(Saved entries)
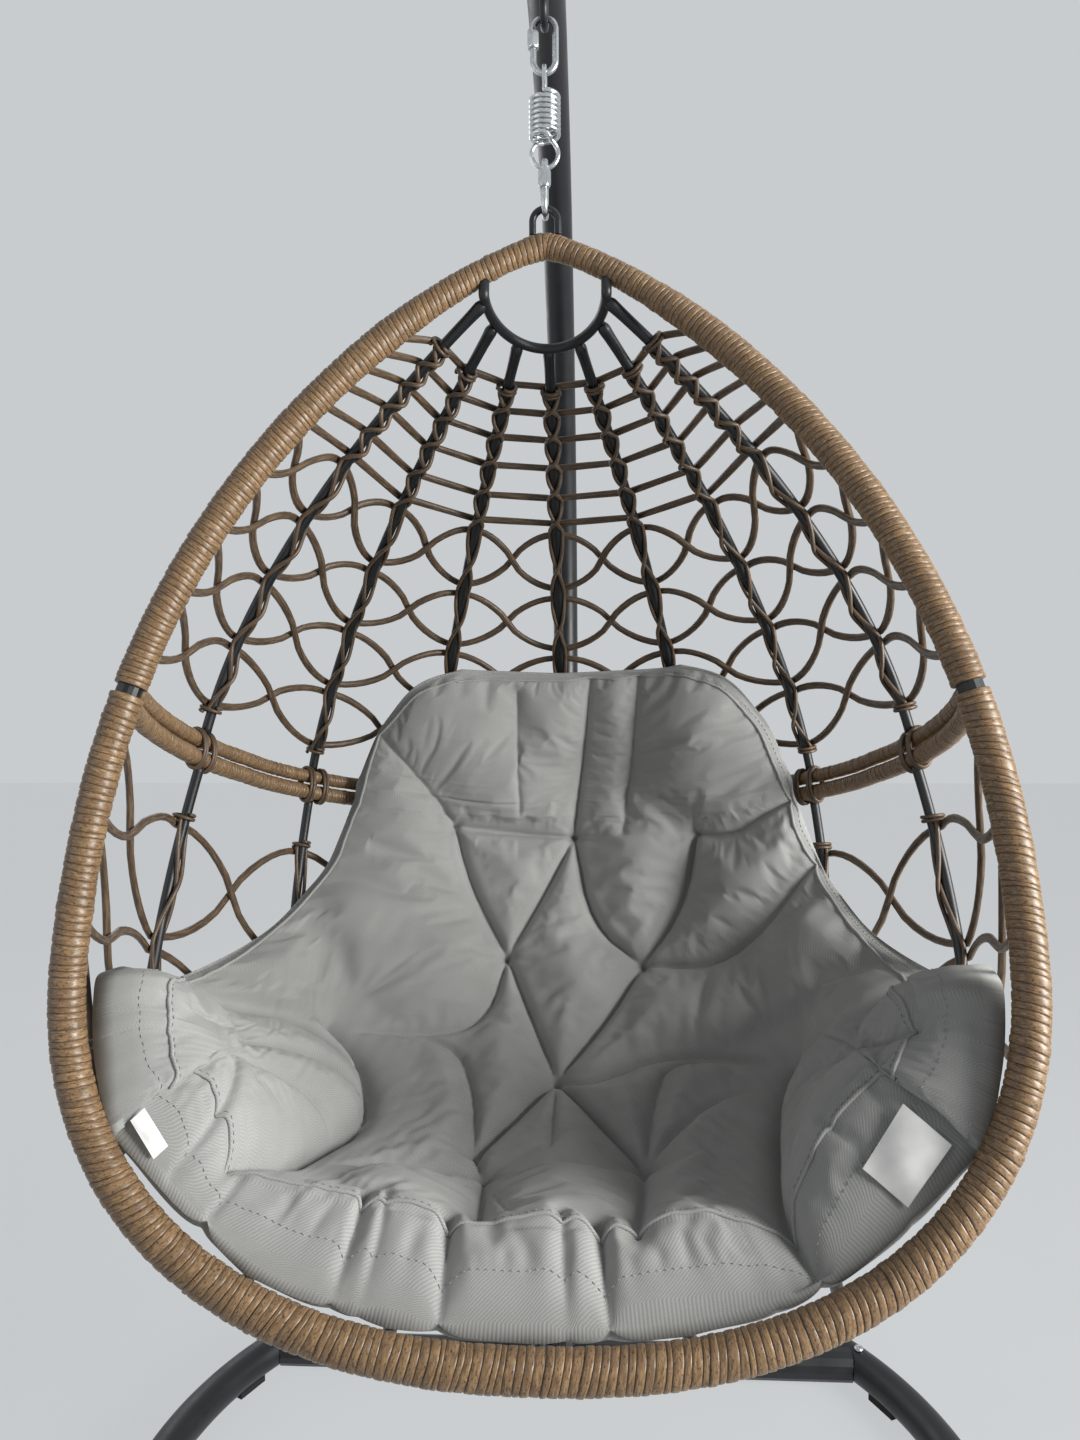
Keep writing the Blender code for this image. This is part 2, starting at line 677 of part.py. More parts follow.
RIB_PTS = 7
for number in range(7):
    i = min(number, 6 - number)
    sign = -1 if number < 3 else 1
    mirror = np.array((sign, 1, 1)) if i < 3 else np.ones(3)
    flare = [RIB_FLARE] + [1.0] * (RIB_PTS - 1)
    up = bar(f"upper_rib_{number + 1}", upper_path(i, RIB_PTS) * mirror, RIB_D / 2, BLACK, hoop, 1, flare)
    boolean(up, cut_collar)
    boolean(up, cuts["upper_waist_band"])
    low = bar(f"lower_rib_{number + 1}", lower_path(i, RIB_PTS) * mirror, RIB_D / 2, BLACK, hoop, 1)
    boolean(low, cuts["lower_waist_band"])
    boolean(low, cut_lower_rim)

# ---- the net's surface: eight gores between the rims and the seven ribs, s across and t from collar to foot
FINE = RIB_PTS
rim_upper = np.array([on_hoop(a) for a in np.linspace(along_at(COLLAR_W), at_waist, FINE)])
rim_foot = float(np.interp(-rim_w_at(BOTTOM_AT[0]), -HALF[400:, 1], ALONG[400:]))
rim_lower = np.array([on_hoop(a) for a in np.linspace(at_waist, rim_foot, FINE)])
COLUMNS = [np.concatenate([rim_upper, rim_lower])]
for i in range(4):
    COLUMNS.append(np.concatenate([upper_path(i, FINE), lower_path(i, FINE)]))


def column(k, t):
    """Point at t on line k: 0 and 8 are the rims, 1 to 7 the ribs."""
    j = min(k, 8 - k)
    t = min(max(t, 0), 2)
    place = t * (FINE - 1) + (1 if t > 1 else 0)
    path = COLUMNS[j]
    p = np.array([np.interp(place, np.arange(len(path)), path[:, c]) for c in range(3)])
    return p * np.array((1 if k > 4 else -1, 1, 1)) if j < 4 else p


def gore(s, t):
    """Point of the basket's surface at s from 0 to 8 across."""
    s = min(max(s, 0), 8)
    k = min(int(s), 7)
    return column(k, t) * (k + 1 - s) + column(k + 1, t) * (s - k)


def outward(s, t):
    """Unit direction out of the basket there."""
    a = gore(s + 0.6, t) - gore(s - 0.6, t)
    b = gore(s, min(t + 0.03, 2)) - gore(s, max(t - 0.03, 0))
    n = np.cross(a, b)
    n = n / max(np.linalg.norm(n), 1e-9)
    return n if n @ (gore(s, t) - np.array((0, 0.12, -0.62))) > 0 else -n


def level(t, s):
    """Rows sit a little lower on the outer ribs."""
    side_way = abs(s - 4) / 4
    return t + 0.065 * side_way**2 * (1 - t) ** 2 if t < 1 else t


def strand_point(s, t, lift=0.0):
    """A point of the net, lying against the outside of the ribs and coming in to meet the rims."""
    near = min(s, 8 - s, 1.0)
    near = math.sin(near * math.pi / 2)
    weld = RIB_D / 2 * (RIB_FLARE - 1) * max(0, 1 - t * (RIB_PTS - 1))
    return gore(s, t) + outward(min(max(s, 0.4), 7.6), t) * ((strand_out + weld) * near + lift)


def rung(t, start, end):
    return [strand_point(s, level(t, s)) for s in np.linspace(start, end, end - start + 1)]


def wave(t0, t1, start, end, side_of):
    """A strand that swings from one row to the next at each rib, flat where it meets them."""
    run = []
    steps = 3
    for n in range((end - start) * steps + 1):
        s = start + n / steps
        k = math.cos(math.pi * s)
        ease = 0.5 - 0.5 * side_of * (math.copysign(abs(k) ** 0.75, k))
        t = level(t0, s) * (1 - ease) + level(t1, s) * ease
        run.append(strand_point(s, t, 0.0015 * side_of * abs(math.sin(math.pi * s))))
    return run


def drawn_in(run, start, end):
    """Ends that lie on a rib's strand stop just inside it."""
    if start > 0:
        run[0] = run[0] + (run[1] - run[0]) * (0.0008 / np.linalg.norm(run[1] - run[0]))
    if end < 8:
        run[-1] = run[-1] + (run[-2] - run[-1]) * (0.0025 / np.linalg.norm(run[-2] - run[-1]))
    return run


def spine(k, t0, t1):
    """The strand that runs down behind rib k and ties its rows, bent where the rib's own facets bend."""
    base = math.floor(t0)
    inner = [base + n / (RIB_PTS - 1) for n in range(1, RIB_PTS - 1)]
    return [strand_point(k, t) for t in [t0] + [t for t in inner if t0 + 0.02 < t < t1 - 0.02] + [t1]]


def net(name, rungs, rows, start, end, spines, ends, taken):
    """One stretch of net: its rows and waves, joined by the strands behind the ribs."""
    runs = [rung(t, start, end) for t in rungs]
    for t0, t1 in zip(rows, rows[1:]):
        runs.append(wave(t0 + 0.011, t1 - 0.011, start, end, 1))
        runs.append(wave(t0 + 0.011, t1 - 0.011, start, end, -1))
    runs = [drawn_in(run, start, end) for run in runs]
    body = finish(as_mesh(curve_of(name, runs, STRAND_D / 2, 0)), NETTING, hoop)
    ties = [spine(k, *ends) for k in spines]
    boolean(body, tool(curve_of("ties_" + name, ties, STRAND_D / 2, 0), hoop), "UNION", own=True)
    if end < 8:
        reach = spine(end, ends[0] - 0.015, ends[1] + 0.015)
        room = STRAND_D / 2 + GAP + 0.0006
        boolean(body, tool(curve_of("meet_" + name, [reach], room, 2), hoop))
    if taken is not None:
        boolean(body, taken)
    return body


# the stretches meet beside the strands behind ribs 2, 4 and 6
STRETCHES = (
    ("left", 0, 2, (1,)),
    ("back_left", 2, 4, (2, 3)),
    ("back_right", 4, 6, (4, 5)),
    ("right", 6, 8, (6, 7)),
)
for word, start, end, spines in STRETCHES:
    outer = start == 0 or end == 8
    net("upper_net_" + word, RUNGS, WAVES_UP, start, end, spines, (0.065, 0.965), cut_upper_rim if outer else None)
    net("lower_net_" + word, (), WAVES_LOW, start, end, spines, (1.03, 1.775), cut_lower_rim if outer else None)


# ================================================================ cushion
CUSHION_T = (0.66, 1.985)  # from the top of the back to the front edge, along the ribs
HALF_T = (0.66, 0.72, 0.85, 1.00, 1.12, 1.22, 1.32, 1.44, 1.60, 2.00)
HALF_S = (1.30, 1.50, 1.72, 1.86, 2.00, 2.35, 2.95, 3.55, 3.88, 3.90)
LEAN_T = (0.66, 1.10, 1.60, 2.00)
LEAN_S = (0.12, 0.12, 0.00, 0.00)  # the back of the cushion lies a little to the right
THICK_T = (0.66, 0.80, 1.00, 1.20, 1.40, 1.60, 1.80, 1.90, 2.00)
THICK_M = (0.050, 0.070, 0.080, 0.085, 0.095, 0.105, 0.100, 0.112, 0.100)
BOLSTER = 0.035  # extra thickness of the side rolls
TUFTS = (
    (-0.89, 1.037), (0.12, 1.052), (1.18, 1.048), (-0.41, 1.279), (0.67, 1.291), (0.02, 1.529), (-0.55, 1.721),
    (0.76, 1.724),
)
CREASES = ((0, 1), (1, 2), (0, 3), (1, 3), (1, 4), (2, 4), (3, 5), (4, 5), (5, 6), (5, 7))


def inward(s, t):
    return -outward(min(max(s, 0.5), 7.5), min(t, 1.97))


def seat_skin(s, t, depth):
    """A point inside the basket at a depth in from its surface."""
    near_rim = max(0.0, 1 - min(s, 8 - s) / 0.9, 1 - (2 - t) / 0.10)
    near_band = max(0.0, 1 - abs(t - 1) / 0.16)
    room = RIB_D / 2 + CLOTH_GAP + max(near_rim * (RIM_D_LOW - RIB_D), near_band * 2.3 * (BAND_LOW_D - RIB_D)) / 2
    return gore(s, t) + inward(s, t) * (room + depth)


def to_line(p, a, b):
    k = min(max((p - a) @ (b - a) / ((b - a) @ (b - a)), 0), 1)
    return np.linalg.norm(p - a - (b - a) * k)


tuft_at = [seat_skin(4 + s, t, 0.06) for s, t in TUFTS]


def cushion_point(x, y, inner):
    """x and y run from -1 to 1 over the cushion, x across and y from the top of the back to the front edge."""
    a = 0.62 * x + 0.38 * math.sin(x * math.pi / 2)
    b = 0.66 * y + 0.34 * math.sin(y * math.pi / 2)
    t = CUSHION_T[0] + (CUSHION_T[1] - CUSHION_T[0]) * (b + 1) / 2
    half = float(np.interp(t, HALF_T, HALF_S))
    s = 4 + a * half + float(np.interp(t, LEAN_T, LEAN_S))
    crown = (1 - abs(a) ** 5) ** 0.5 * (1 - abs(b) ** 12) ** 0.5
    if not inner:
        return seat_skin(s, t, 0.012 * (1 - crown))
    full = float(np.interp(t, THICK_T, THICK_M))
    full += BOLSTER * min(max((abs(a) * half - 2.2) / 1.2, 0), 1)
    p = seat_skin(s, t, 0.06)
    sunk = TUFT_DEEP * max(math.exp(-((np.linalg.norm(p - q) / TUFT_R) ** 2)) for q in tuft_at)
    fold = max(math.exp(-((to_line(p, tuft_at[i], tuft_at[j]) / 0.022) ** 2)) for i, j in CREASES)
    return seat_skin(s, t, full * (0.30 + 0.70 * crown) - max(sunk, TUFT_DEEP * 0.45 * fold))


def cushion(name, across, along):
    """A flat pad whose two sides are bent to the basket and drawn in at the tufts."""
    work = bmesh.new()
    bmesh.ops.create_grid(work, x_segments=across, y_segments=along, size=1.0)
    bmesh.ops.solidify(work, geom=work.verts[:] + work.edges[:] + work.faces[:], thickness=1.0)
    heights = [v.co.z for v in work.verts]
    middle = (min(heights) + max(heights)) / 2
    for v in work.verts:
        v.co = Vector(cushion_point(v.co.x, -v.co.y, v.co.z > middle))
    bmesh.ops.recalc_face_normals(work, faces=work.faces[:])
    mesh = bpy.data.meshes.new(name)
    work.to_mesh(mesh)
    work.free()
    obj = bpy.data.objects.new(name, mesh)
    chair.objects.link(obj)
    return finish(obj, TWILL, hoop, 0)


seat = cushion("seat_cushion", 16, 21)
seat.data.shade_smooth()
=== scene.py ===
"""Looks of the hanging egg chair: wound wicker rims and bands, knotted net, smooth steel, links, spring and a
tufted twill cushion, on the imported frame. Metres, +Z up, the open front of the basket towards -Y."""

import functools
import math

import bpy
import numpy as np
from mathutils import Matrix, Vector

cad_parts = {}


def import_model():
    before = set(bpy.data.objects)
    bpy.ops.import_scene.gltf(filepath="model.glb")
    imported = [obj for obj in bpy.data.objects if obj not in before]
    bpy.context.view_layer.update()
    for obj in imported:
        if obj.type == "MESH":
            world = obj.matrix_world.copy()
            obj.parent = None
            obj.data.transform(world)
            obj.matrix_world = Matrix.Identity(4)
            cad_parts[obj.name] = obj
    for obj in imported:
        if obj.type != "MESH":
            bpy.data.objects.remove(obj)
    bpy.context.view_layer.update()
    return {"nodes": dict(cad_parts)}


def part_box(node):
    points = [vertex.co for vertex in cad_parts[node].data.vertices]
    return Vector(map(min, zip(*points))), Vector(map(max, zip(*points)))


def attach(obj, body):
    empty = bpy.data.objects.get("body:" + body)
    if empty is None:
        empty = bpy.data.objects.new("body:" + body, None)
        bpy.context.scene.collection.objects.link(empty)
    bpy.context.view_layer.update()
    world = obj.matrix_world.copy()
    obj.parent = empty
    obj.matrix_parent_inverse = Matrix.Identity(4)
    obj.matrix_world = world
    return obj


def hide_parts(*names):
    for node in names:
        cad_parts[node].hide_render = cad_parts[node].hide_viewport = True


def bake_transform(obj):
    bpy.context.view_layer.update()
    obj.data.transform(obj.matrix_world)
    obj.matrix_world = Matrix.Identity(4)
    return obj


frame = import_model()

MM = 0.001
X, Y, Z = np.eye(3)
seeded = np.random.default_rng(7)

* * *

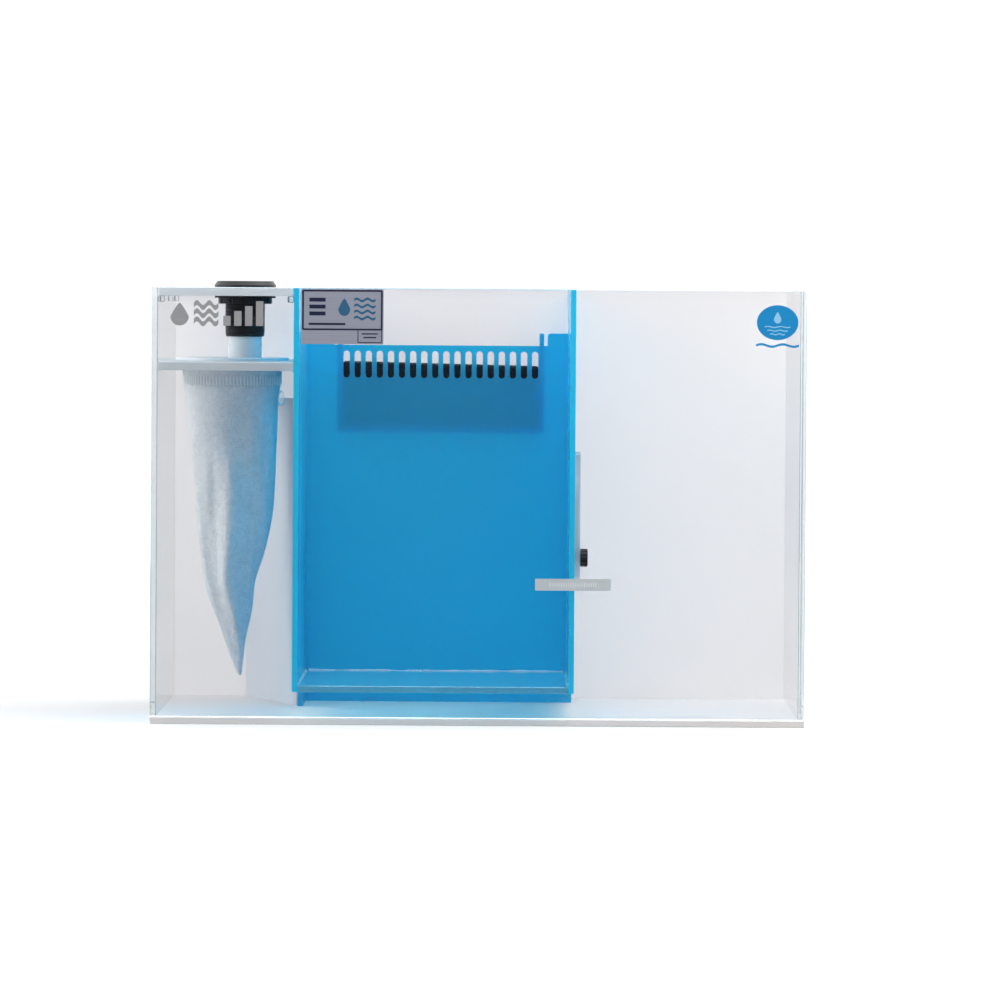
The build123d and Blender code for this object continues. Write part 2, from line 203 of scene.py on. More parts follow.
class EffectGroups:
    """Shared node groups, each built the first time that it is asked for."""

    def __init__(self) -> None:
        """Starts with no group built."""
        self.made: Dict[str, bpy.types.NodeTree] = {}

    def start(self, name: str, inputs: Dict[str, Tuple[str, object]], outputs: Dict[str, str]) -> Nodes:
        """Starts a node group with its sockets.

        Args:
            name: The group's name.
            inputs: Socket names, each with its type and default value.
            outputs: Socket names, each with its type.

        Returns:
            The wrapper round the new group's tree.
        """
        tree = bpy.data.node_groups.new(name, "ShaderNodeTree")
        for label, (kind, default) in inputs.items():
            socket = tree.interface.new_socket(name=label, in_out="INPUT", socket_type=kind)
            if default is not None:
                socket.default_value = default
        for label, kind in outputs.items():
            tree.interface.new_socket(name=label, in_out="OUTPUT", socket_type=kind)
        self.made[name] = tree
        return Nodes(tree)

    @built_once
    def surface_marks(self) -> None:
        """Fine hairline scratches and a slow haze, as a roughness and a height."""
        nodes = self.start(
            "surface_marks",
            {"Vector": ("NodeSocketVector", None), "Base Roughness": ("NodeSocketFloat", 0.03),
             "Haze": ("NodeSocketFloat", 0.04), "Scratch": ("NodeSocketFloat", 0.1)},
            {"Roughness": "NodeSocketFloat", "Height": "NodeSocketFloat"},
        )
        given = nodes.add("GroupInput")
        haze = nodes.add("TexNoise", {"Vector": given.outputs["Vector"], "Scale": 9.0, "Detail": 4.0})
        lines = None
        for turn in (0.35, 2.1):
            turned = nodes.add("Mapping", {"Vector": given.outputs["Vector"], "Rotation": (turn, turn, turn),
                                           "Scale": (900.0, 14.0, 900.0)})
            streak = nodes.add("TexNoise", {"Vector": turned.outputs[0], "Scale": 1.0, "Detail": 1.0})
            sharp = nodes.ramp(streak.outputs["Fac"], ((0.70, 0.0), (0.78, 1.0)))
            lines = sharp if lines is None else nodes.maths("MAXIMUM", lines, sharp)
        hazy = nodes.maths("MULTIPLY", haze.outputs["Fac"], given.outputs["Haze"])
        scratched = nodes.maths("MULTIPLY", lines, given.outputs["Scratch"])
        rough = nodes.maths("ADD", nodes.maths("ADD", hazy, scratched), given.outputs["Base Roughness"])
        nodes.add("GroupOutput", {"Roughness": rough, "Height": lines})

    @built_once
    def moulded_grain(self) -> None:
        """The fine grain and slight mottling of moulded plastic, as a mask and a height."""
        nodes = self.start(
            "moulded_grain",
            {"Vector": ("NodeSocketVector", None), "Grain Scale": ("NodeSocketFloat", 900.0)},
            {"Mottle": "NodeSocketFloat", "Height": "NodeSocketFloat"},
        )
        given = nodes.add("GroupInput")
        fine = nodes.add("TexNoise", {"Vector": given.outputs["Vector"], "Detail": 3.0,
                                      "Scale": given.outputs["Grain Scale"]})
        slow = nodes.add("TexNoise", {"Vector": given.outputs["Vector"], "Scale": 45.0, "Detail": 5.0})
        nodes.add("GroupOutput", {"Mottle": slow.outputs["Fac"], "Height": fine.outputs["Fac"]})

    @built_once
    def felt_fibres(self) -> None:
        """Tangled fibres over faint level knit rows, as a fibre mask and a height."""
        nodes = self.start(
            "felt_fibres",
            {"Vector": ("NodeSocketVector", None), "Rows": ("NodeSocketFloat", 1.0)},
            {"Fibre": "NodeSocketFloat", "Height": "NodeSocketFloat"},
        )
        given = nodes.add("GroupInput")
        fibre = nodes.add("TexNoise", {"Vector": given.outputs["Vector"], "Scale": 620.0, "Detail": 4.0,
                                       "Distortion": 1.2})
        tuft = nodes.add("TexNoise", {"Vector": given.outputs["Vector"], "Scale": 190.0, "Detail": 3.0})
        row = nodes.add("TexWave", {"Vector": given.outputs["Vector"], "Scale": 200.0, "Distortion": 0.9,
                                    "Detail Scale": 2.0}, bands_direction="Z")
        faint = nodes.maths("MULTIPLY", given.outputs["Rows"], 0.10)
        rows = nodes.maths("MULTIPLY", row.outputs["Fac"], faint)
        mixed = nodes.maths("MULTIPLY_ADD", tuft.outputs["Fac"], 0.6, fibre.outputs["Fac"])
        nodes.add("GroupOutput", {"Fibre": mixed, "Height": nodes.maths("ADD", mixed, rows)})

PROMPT
Among the lines above, find the one with "work.free()" and the one with "imported = [obj". Quote both and everything between them, exactly.

FINAL RESULT
    work.free()
    obj = bpy.data.objects.new(name, mesh)
    chair.objects.link(obj)
    return finish(obj, TWILL, hoop, 0)


seat = cushion("seat_cushion", 16, 21)
seat.data.shade_smooth()
=== scene.py ===
"""Looks of the hanging egg chair: wound wicker rims and bands, knotted net, smooth steel, links, spring and a
tufted twill cushion, on the imported frame. Metres, +Z up, the open front of the basket towards -Y."""

import functools
import math

import bpy
import numpy as np
from mathutils import Matrix, Vector

cad_parts = {}


def import_model():
    before = set(bpy.data.objects)
    bpy.ops.import_scene.gltf(filepath="model.glb")
    imported = [obj for obj in bpy.data.objects if obj not in before]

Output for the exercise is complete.